Benefits, well from my tests most programs complete about 1 second faster than they do on 32-bit, with some exceptions (due to usage of assembly). Not too many other benefits except RAM as Ranguvar said.
They are not the same. The win32codecs use flag downloads this:
The amd64 essentials package which you point us to is around 225kb. It's just a matter of availability. Those codec sets are not available for x86_64 on windows either. The reason: I don't know. Maybe a big part of them are written in assembly, which will explain why no one bothered to port them to an OS (winxp_x86_64) which only two persons on the planet use (and surely as server, anyway).
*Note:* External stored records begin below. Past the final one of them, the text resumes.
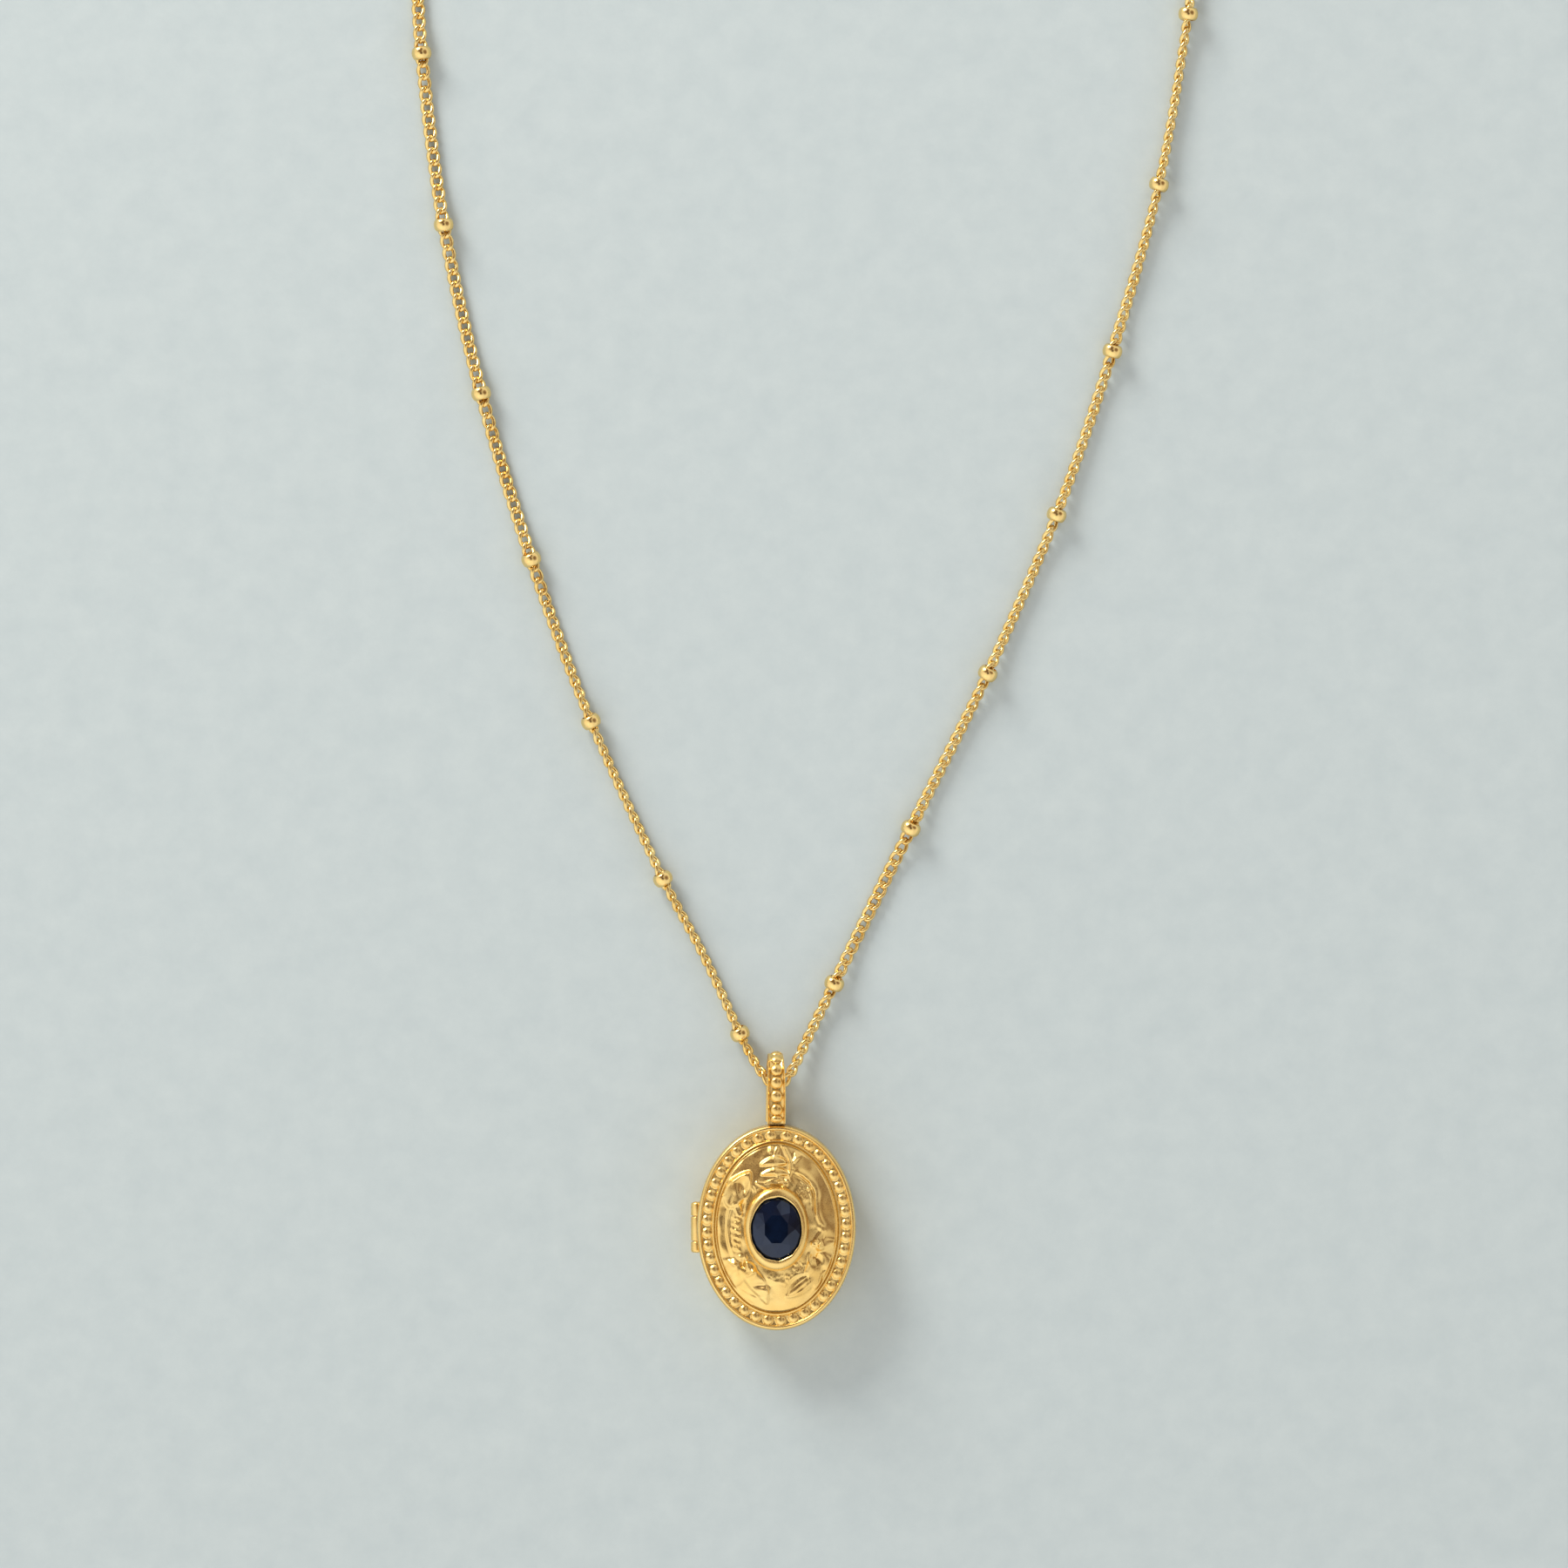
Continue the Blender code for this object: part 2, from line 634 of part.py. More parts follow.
def make_end_rings(gold, collection):
    """The clasp's eye, the jump ring that joins it to the left side, and the ring that the
    clasp closes on at the end of the right side."""
    clasp = Vector((CLASP_X, CLASP_Y, CLASP_Z))
    for name, place, radius, wire, lean in (
        ("clasp_eye", -EYE_CENTRE, EYE_RADIUS, EYE_WIRE, 0.0),
        ("end_ring_left", -LEFT_RING_CENTRE, LEFT_RING_RADIUS, LEFT_RING_WIRE, LEFT_RING_LEAN),
        ("end_ring_right", RIGHT_RING_CENTRE, RIGHT_RING_RADIUS, RIGHT_RING_WIRE, RIGHT_RING_LEAN),
    ):
        points = ring_points(clasp + Vector((place, 0, 0)), radius, lean)
        tube(name, points, wire, gold, collection, cyclic=True)


# ---------------------------------------------------------------- the whole necklace
def main():
    clear_scene()
    parts = new_collection("locket_necklace")
    cutters = new_collection("cutters")
    case_gold = satin_gold("case_gold")
    chain_gold = satin_gold("chain_gold")
    sapphire_blue = new_material("sapphire_blue", (0.006, 0.012, 0.045), 0.0, 0.04)
    clear_window = new_material("clear_window", (0.9, 0.9, 0.9), 0.0, 0.08, alpha=0.35)
    spring_steel = new_material("spring_steel", (0.55, 0.55, 0.56), 1.0, 0.35)
    make_back_shell(case_gold, parts, cutters)
    make_front_cover(case_gold, parts, cutters)
    make_snap_rim(case_gold, parts)
    make_photo_fittings(case_gold, clear_window, parts)
    make_hinge(case_gold, parts, cutters)
    make_bezel(case_gold, parts)
    make_sapphire(sapphire_blue, parts)
    make_bail(case_gold, parts, cutters)
    make_bail_lug(case_gold, parts)
    make_chain_side("left", LEFT_ROUTE, FIRST_BEAD_LEFT, chain_gold, parts)
    make_chain_side("right", RIGHT_ROUTE, FIRST_BEAD_RIGHT, chain_gold, parts)
    make_clasp_body(chain_gold, parts, cutters)
    make_bolt(chain_gold, spring_steel, parts)
    make_end_rings(chain_gold, parts)


main()
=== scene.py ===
# %% [markdown]
# # A hinged locket on a fine curb chain
#
# The necklace is an oval locket with cast flowers round a dark blue stone, a beaded bail, and a
# fine chain of twisted links with small ring beads threaded on it. This file gives the packed
# CAD frame its looks: real chain links, cast relief, turned beads and metal that reflects.
#
# The frame comes first. Its pieces keep their places, and each piece made here rides on one of
# its bodies: the chain, the pendant, the lid of the locket, or the bolt of the clasp.

# %% Load the frame
import math

import bmesh
import bpy
import numpy as np
from mathutils import Matrix, Vector


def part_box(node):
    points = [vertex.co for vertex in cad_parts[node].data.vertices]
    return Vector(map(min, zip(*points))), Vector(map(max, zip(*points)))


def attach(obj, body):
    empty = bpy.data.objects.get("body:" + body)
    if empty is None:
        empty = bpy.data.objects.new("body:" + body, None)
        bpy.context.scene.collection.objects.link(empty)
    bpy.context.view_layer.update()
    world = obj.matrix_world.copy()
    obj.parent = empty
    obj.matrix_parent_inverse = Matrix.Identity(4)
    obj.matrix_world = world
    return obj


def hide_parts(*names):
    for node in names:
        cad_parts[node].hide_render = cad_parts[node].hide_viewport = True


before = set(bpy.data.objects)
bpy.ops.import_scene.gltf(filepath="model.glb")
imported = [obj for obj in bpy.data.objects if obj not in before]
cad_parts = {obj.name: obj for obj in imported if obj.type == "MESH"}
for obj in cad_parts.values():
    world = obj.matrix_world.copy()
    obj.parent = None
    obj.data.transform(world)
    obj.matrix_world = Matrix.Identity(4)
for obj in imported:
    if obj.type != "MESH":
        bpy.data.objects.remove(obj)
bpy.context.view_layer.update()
MM = 0.001

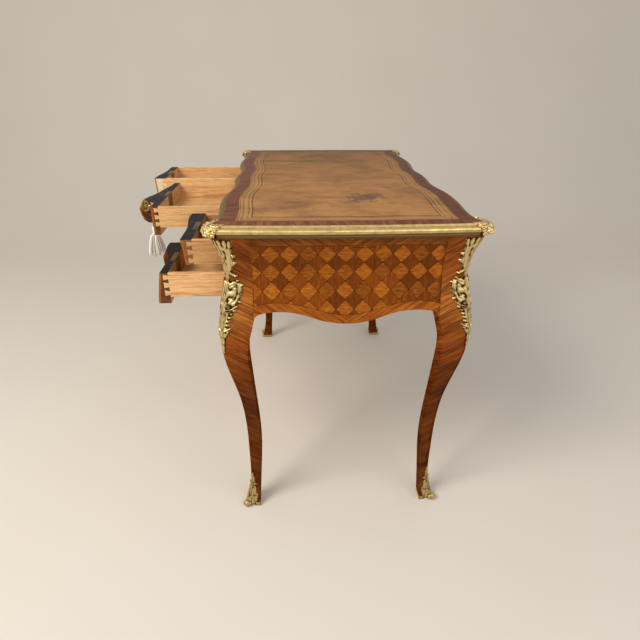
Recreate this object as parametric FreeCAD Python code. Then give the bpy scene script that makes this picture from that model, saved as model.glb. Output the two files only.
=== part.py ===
import FreeCAD, Part
import math
import os
from FreeCAD import Vector

os.makedirs("parts", exist_ok=True)

# A serpentine writing table in the manner of the mid eighteenth century: a leather-lined top with
# a brass edge, five drawers round a kneehole, and four cabriole legs with gilt mounts.
# Lengths are in millimetres. X runs along the table, the drawers open towards -Y, Z is up, and
# the origin is on the floor under the middle of the top.

# Overall sizes
table_height = 770.0
top_thickness = 25.0
fit_gap = 1.5
seat_gap = 0.3

# Top board: crests and hollows of the wooden edge along the front and back, from the middle out
board_half_length_middle = 500.0
board_half_depth_centre = 260.0
board_notch_dip = 6.5
board_bulge_rise = 7.5
board_cove_dip = 2.0
board_flare_rise = 15.5
board_notch_place_share = 0.20
board_bulge_place_share = 0.51
board_cove_inset = 75.0
board_flare_inset = 25.0
board_corner_radius = 11.0

# Leather panel let into the top, each size measured in from the edge of the board
banding_width = 29.0
banding_end_width = 30.0
leather_flare_rise = 1.0
leather_flare_inset = 13.0
leather_corner_radius = 3.0
leather_thickness = 1.6

# Brass edge moulding, seen in section as shares of its width outwards and of its height
moulding_width = 14.0
moulding_section_shares = [
    (0.0, 0.0),
    (0.0, 1.0),
    (0.15, 1.0),
    (0.28, 0.93),
    (0.45, 0.90),
    (0.52, 0.79),
    (0.83, 0.69),
    (1.0, 0.44),
    (0.96, 0.20),
    (0.70, 0.0),
]

# Brass clasps on the corners of the top, in section as shares of their width and height
clasp_width = 23.0
clasp_height = 27.0
clasp_arm_length = 23.0
clasp_side_length = 29.5
clasp_flute_depth = 2.6
clasp_step_length = 7.0
clasp_section_shares = [
    (0.0, 0.0),
    (0.45, 0.0),
    (0.85, 0.18),
    (1.0, 0.46),
    (0.86, 0.76),
    (0.42, 1.0),
    (-0.22, 1.0),
]

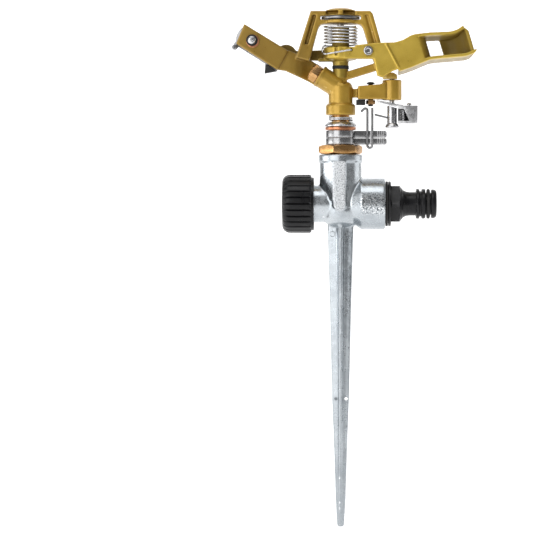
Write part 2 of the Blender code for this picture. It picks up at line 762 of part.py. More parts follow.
def bridge_nut():
    return shifted(cut(hexagon(4.6, 244.2, 246.7, 0.0, 0.3), cylinder(1.7, 240, 250, SMALL)), SCREW_X)


def trip_spindle():
    pin = turned([
        (0, 230.8), (3.2, 230.8), (3.4, 231.4), (3.0, 233.0), (2.3, 233.4), (2.3, 243.3), (1.5, 243.3),
        (1.5, 261.0), (0, 261.0),
    ], 20)
    start, end = Vector(ROD_START), Vector(ROD_END)
    rod_hole = tube([start - (end - start) * 0.04, end], ROD_RADIUS + GAP, TINY)
    return cut(shifted(pin, TRIP_X), rod_hole)


def trip_hammer():
    outline = [(25.6, 258.7), (30.9, 258.7), (30.9, 261.2), (29.6, 262.3), (27.0, 262.3), (25.6, 261.0)]
    return cut(extruded(outline, -5.2, 2.4), shifted(cylinder(1.8, 255, 261.4, SMALL), TRIP_X))


def trip_bracket():
    """A folded steel sheet: a sloping leaf under the boss and an open box that holds the trip spring."""
    leaf_side = [(21.0, 246.6), (34.2, 244.0), (36.0, 243.8), (36.0, 242.9), (34.0, 243.0), (21.0, 245.7)]
    leaf = extruded(leaf_side, -3.7, 3.7)
    box = cut(
        block((33.2, -4.0, 233.4), (44.2, 4.0, 243.4)),
        block((30.0, -3.2, 234.2), (43.4, 3.2, 242.6)),
        extruded([(32.0, 241.6), (36.4, 241.6), (39.6, 234.6), (32.0, 234.6)], -5.0, -3.0),
    )
    return cut(
        union(box, leaf),
        shifted(cylinder(1.9, 240, 250, SMALL), TRIP_X),
        shifted(cylinder(1.1, 240, 250, SMALL), BRACKET_RIVET_X),
    )


def bracket_rivet():
    profile = [(0, 241.6), (0.8, 241.6), (0.8, 243.9), (1.5, 243.9), (1.2, 244.8), (0, 245.1)]
    return shifted(turned(profile, SMALL), BRACKET_RIVET_X)


def trip_spring_pin():
    return shifted(cylinder(0.8, 234.5, 242.3, SMALL), TRIP_SPRING_X)


def trip_spring():
    return shifted(tube(coil_points(1.65, 235.0, 241.9, 5.5, 9), 0.3, 4), TRIP_SPRING_X)


def trip_wire():
    """A hairpin of wire that hangs in front of the tabs, with a hook at its top."""
    y = -2.4
    loop = [(16.8 + a, z) for a, z in arc((0, 220.6), 1.4, 0, -180, 6)]
    path = [(18.2, 242.2), (18.2, 232.0)] + loop + [(15.4, 232.0), (15.4, 240.6), (14.9, 241.5)]
    path += [(13.9, 241.7), (12.6, 240.7), (11.8, 239.9)]
    return tube([(x, y, z) for x, z in path], 0.7, 8)


def trip_rod():
    return tube([ROD_START, ROD_END], ROD_RADIUS, 8)


# Assembly.

def build():
    clear_scene()
    paint = {name: make_material(name) for name in COLOURS}
    base = make_joint("base", (0, 0, 0))
    lower = make_joint("lower_collar_axis", (0, 0, LOWER_BAND[0]), base)
    upper = make_joint("upper_collar_axis", (0, 0, UPPER_BAND[0]), base)
    head = make_joint("head_axis", (0, 0, HEAD_BOTTOM), base)
    swing = make_joint("arm_axis", (0, 0, 266.8), head)
    flap = make_joint("flap_axis", (FLAP_SCREW[0], WALL_BACK + GAP, FLAP_SCREW[1]), head)
    trip = make_joint("trip_axis", (TRIP_X, 0, TRIP_BOSS[0]), head)
    wire = make_joint("trip_wire_axis", ROD_START, trip)

    add_piece("spike_body", spike_body(), paint["zinc"], base)
    add_piece("end_cap", end_cap(), paint["black_plastic"], base)
    add_piece("cap_gasket", along_x(ring(7.5, 12.8, -30.7, -29.1, FINE)), paint["rubber"], base)
    add_piece("hose_connector", hose_connector(), paint["black_plastic"], base)
    add_piece("connector_gasket", along_x(ring(10.6, 12.9, 26.0, 27.2, FINE)), paint["rubber"], base)
    add_piece("connector_oring", connector_oring(), paint["rubber"], base)
    add_piece("bearing_nut", bearing_nut(), paint["brass"], base)
    add_piece("stem_seal", ring(STEM_CLEARANCE, 8.6, 208.3, 209.4), paint["rubber"], base)
    add_piece("stem_washer", ring(STEM_CLEARANCE, 8.6, 209.7, 210.7), paint["nylon"], base)
    add_piece("thrust_washer", ring(STEM_CLEARANCE, 8.8, 229.5, 231.2), paint["copper"], base)
    add_piece("cone_washer", cone_washer(), paint["steel"], base)
    add_piece("brake_spring", brake_spring(), paint["steel"], base)
    add_piece("lower_collar", friction_band(*LOWER_BAND), paint["steel"], lower)
    add_piece("upper_collar", friction_band(*UPPER_BAND), paint["steel"], upper)

    add_piece("bearing_stem", bearing_stem(), paint["brass"], head)
    add_piece("head_body", head_body(), paint["gold_paint"], head)
    add_piece("nozzle", nozzle(), paint["brass"], head)
    add_piece("spindle", spindle(), paint["steel"], head)
    add_piece("spring_seat", spring_seat(), paint["steel"], head)
    add_piece("arm_washer", ring(2.2, 4.8, 264.4, 266.5, 24), paint["rubber"], head)
    add_piece("bridge_screw", bridge_screw(), paint["rubber"], head)
    add_piece("bridge_nut", bridge_nut(), paint["brass"], head)
    add_piece("bridge_pad", block((9.9, -4.0, 243.9), (14.2, 4.0, 246.8)), paint["rubber"], head)
    add_piece("arm_spring", arm_spring(), paint["steel"], head)

    add_piece("arm", arm(), paint["gold_paint"], swing)
    add_piece("arm_rivet", arm_rivet(), paint["steel"], swing)

    add_piece("flap_screw", flap_screw(), paint["steel"], head)
    add_piece("flap_ring", flap_part(1.9, 4.25, 1.0, 1.5), paint["copper"], head)
    add_piece("flap_washer", flap_part(1.9, 3.5, 0.1, 0.7), paint["rubber"], head)
    add_piece("flap_nut", flap_nut(), paint["steel"], head)
    add_piece("deflector_flap", deflector_flap(), paint["steel"], flap)
    add_piece("flap_bumper", flap_bumper(), paint["rubber"], flap)

    add_piece("trip_spindle", trip_spindle(), paint["steel"], trip)
    add_piece("trip_hammer", trip_hammer(), paint["gold_paint"], trip)
    add_piece("trip_bracket", trip_bracket(), paint["steel"], trip)
    add_piece("bracket_rivet", bracket_rivet(), paint["steel"], trip)
    add_piece("trip_spring_pin", trip_spring_pin(), paint["steel"], trip)
    add_piece("trip_spring", trip_spring(), paint["steel"], trip)
    add_piece("trip_wire", trip_wire(), paint["steel"], wire)
    add_piece("trip_rod", trip_rod(), paint["steel"], wire)


build()
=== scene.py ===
"""Finished look of the impact sprinkler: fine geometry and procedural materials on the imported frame.

Shapes are made in millimetres, in the frame's axes, and scaled to metres when they become objects.
"""
from math import asin, cos, degrees, pi, radians, sin, sqrt

import bmesh
import bpy
from mathutils import Matrix, Vector


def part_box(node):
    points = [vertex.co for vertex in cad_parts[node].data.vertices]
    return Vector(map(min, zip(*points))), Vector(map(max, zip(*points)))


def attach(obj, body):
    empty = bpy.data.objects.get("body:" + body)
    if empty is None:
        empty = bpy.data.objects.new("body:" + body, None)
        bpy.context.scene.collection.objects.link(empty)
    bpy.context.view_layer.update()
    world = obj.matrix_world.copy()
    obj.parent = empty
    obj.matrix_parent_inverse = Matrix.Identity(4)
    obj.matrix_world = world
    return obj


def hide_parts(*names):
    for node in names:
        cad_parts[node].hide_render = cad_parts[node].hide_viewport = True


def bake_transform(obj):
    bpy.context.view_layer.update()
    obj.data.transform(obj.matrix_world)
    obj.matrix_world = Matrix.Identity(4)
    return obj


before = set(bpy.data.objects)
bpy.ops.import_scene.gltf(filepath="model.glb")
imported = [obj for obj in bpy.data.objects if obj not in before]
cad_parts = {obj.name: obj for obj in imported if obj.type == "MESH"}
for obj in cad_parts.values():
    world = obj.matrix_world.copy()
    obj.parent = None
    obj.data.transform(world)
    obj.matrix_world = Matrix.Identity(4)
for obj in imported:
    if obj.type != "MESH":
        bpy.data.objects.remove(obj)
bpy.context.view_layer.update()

MM = 0.001
FINE = 96
ROUND = 64
SMALL = 32
GAP = 0.3
CORNER_STEPS = 3
RIB_STEPS = 16
NUT_FACE_INSET = 0.25
WELD_DISTANCE = 0.001
BEVEL_ANGLE = radians(32)

# The rounded end of a wire: the tip's radius and its depth, as shares of the wire's radius.
TIP_SHARE = 0.6
TIP_DEPTH = 0.35


def low(node, axis):
    """Lowest coordinate of a CAD node along an axis, in millimetres."""
    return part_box(node)[0]["XYZ".index(axis)] / MM


def high(node, axis):
    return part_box(node)[1]["XYZ".index(axis)] / MM


def middle(node, axis):
    return (low(node, axis) + high(node, axis)) / 2


# Driving values, read from the frame.
BRANCH_Z = middle("hose_connector", "Z")
BODY_TOP = low("bearing_nut", "Z") + 4.3
NUT_TOP = low("lower_collar", "Z") - GAP
SOCKET_END = low("connector_gasket", "X") - GAP
CAP_MOUTH = high("end_cap", "X") - 1.4
CAP_END = low("end_cap", "X")
CAP_RADIUS = (high("end_cap", "Z") - low("end_cap", "Z")) / 2
CONNECTOR_END = high("hose_connector", "X")
HEAD_BOTTOM = low("head_body", "Z")
CROWN_TOP = high("head_body", "Z")
POST_TOP = low("arm_washer", "Z") - GAP
HUB_BOTTOM = low("arm", "Z")
TRIP_X = middle("trip_spindle", "X")
SCREW_X = middle("bridge_screw", "X")
TRIP_SPRING_X = middle("trip_spring_pin", "X")
BRACKET_RIVET_X = middle("bracket_rivet", "X")
FLAP_SCREW = (middle("flap_screw", "X"), middle("flap_screw", "Z"))
RIVET_AT = (middle("arm_rivet", "X"), middle("arm_rivet", "Z"))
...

PS: However, as I said, there's really no point in using these most of the time. Mplayer can run natively even wmv9 stuff which was the last blocker that I know of. And drm'd stuff will not work even if you use the dll I think (not tried anyway since I refuse to use anything with drm on it).
So far every video I've tried has worked with mplayer using only the essential 64-bit codecs. The others are perhaps for very rare movie types that I have not yet encountered.
So far every video I've tried has worked with mplayer using only the essential 64-bit codecs. The others are perhaps for very rare movie types that I have not yet encountered.
It works, but not because of the 64 bits codecs. It works just because plain mplayer supports almost everything.
I just checked that and that tarball contains .so files, not dll files. Those .so files are contained on the 32 bits package as well. So, the 64 bits essential package is a -very small- subset of the 32 bits package. And it only three .so files, and a README file. Which probably means that it only contains the three codecs whose source was available (and hence, they have been compiled as native amd64 binaries for linux, hence the .so extension).
They are probably not in the main package due to licensing issues (only guessing here).